Sunday Times (Johannesburg)

South Africa: Saraf Ina Couple Plan to Divorce Charles Molele

22 January 2006


Johannesburg — CELEBRATED playwright Mbongeni Ngema says he is not solely to blame for the break-up of his 13-year marriage to award-winning actress Leleti Khumalo.

In an exclusive interview with the Sunday Times, Ngema said the couple were still deeply in love and that both of them were responsible for the split.

He was at pains to admit that his roving eye and an appetite for chasing women could have led to his separation from Khumalo - the woman who played the lead role in the Oscar-nominated film Yesterday.

"It could be both parties to blame but I deny that I am solely responsible for the split," said Ngema.

"We have agreed that we should amicably end our marriage but, strangely, we are still deeply in love even today, which makes things even more complicated. You can never be happy with this. There are rarely winners in a separation or divorce."

Ngema, creator of the popular political musical play Sarafina and its Grammy-nominated film version, said he was saddened by the break-up but that the couple had not yet filed divorce papers. He declined to comment on how they will split their assets now that they were living apart.

Both Ngema, 50, and Khumalo, 35, currently live in separate houses in the northern suburb of Melrose, Johannesburg.

In a joint statement they said that "events and other forces of fate" had necessitated their split.

A publicity-shy Khumalo declined to comment.

Her agent Moonyeen Lee said she didn't know what could have led to the couple's split and added that Khumalo has never discussed her marital problems with her.

"I don't know what happened between them," said Lee.

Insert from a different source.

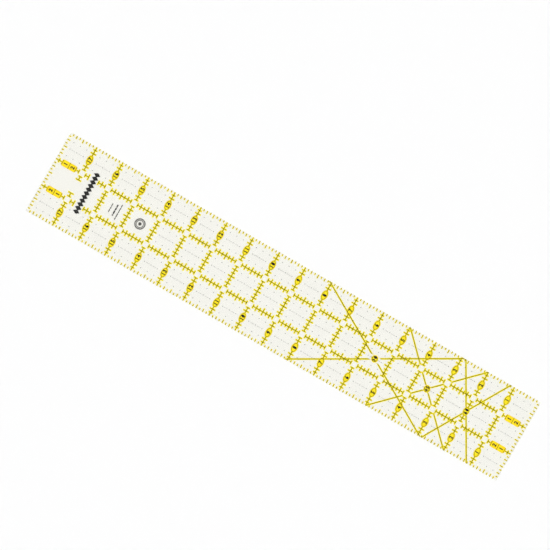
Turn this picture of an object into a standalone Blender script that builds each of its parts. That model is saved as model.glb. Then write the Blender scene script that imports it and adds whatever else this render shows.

"We are all sad about their break-up. I am sad, she is sad and he is sad too."

Ngema and Khumalo tied the knot in 1992 at a glittering, albeit private, wedding ceremony at eNhlwathi, near Hlabisa, in KwaZulu-Natal.

But Ngema's love life has been fraught with difficulties.

As an uncompromising traditionalist, he had three wives at the same time: Johannesburg Development Agency's project leader Xoliswa Ngema, who has since divorced him; amateur actress Cebisila Mpungose, who was 16 years old when he married her in 1990; and Khumalo.

"It is difficult for an African man, particularly a successful one, to say he has only one partner," Ngema told True Love magazine in 2001.

Ngema is no stranger to controversy. In 1995 he won an irregular tender from then Minister of Health Nkosazana Dlamini-Zuma; he was declared insolvent in 2003, and also angered Indian people with his song Amandiya, which accused Indians of being racist and thinking that they were superior to black Africans.

Ngema met the 14-year-old Khumalo while she was still a member of a Durban dance group called Amajika, headed by traditional music icon Tu Nokwe.

Overwhelmed by her talent and, not least, her ravishing looks, Ngema wrote the lead character of Sarafina especially for her. The musical portrays the 1976 Soweto student uprising.

The role catapulted Khumalo to fame and fortune - a Tony Award nomination for Best Actress; an NAACP Image Award for Best Stage Actress; a role alongside Whoopi Goldberg; and a further nomination for an Image Award, together with Angela Bassett, Goldberg and Janet Jackson.

She is now acting in the local soapie, Generations, playing Busiswe Dlomo, the sister of power-hungry businessman Ngamla, played by Menzi Ngubane.

Last year Khumalo starred in Yesterday, the pioneering Zulu feature film about Aids , which was nominated in the 2005 Academy Awards in the category of Best Foreign Language Picture.